Computers and other technologies are obviously here to stay. "What we really need to do is learn to balance technology in our lives and remember that it's just another tool in a wide range of educational tools," says Hansen. "Technology should be used to enhance and augment academic learning, not replace it."
Technology can augment traditional learning. For example, the increase in communications made possible by technology has also meant an increase in worthless, time-wasting communications, such as spam, junk mail and "soap box" websites. Hansen suggests that "we can use this as an opportunity to teach research, filtering and critical assessment skills."

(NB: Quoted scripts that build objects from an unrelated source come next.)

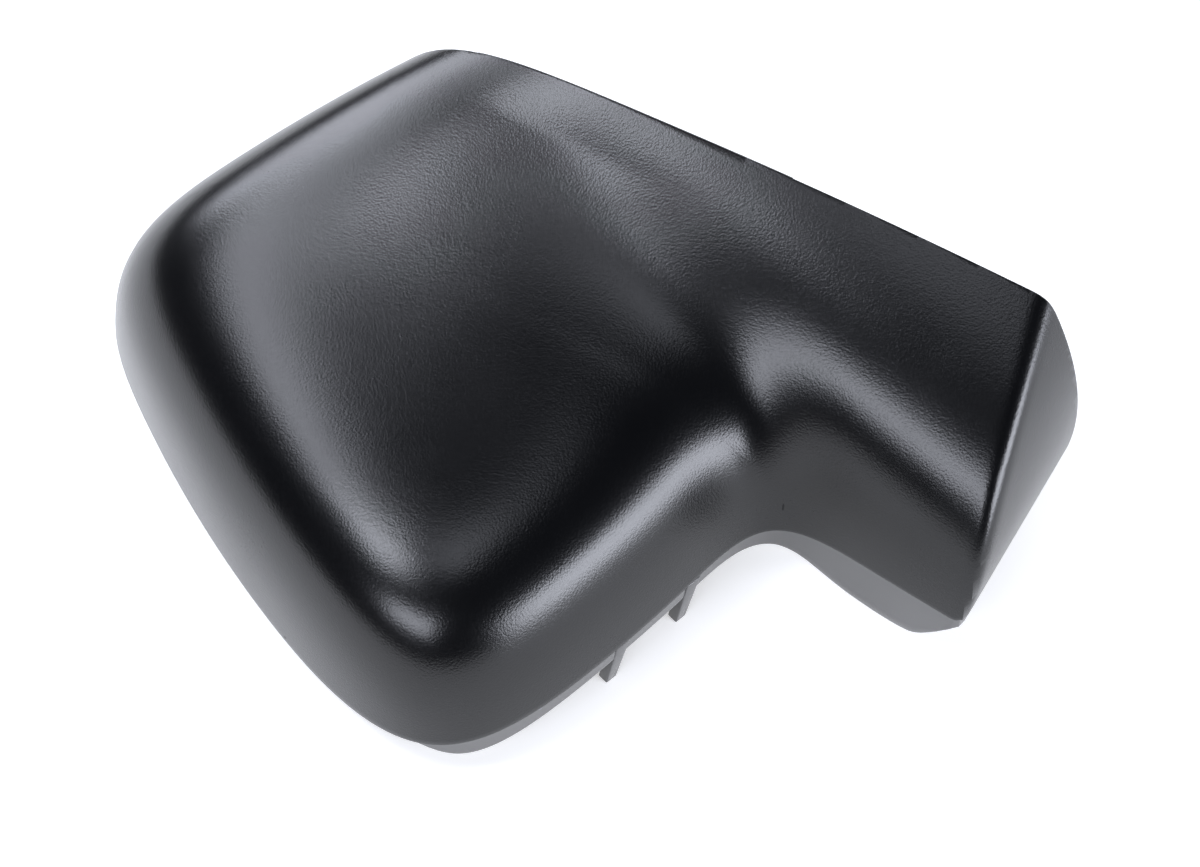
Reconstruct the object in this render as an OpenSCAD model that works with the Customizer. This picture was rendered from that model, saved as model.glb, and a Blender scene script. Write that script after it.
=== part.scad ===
// Wing mirror cover: a one-piece moulded shell that lies open side down.
// The outer skin is a blend of plain drafted faces, and the inside follows it one wall thickness deeper.
// The model stands as it rests: on its left rim, on the lip under the arm and on the tips of two clips.
// Sizes are in millimetres and angles in degrees.

/* [Shell] */
// length of the cover from the left side to the end face
length = 336; // [326:1:346]
// depth of the cover from the front corner to the back edge
depth = 199; // [193:1:205]
// wall thickness of the shell
wall = 2.8; // [2.2:0.1:3.6]
// step from the outer skin in to the lip below it
ledge = 0.9; // [0.5:0.1:1.2]
// thickness of the lip
lip_t = 1.6; // [1.3:0.1:1.7]
// height of the skin's lower edge above the table, under the arm
rim_arm = 25.7; // [24:0.1:27]
// height of the straight back edge above the table, at its middle
edge_z = 112.7; // [108:0.1:116]
// sag of the back edge towards its ends, per millimetre
edge_crown = 0.00028; // [0.0001:0.00002:0.0004]

/* [Body] */
// height of the body's roof at the valley
body_z = 86; // [83:1:89]
// fall of the body's roof towards the front
body_tilt = 11.9; // [10.5:0.1:13.5]
// crown of the body's roof, per millimetre
body_crown = 0.00057; // [0.0004:0.00001:0.0007]
// draft of the wall at the left end of the body
left_draft = 15.4; // [13:0.2:18]
// draft of the long wall from the left end to the front
diagonal_draft = 1.7; // [1:0.1:4]
// draft of the wall at the front corner
front_draft = 9.2; // [7:0.2:11]
// draft of the wall from the front corner to the notch
side_draft = 10; // [8:1:12]
// blend between the body's walls and its roof
shoulder = 58; // [52:1:62]
// blend between the left wall and the long wall
left_corner = 58; // [53:1:63]
// blend at the front corner
front_round = 71; // [66:1:75]

/* [Arm] */
// fall of the arm's roof from the back edge to the front
arm_tilt = 20.7; // [19:0.1:22]
// draft of the arm's front wall
arm_draft = 2.4; // [1:0.2:5]
// blend between the arm's roof and its front wall
arm_shoulder = 51; // [47:1:55]
// blend in the valley between body and arm
valley = 50; // [46:1:54]
// draft of the end face
end_draft = 10.9; // [9.5:0.1:12.5]
// blend along the crease of the end face
crease = 7; // [5:0.5:9]

/* [Lip, clips and tongue] */
// how far the lip hangs below the skin, half way from the front corner to the notch
lip_side = 6.5; // [5:0.5:8]
// how far the lip hangs below the skin at the front corner
lip_corner = 12; // [10:0.5:13]
// width of a clip where it leaves the lip
clip_w = 6; // [5:0.5:8]
// width of a clip at its tip
clip_tip_w = 4.5; // [3.5:0.1:5]
// depth of a clip from its outer face inwards
clip_depth = 4.8; // [4:0.1:6]
// how far the tongue stands out behind the back edge
tongue_out = 1.2; // [0.8:0.1:1.8]
// thickness of the tongue
tongue_t = 1.2; // [1:0.1:1.6]

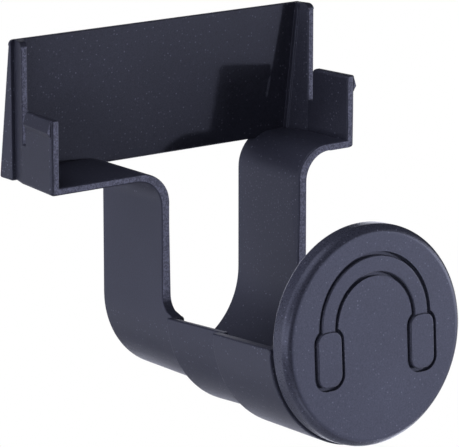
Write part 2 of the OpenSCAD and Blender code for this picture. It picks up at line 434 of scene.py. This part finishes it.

Unless carefully monitored, technology can replace authentic academic learning. The technology that helps us connect, such as email and the Internet, can also lead us to isolation, since it promotes solitary reading and writing. To counter this tendency, "I never allow students to work alone," says MacCorkindale. "They've got to learn teamwork and respect for each other as much as they need to learn how to read an engineering plan or work a lathe."
It is all about balance. To retain the human side of technology, the increase of technology in the school and the workplace must be balanced against solid academic learning, and the tendency towards isolation must be balanced with an awareness of our need for social contact and relationships and the benefits of teamwork.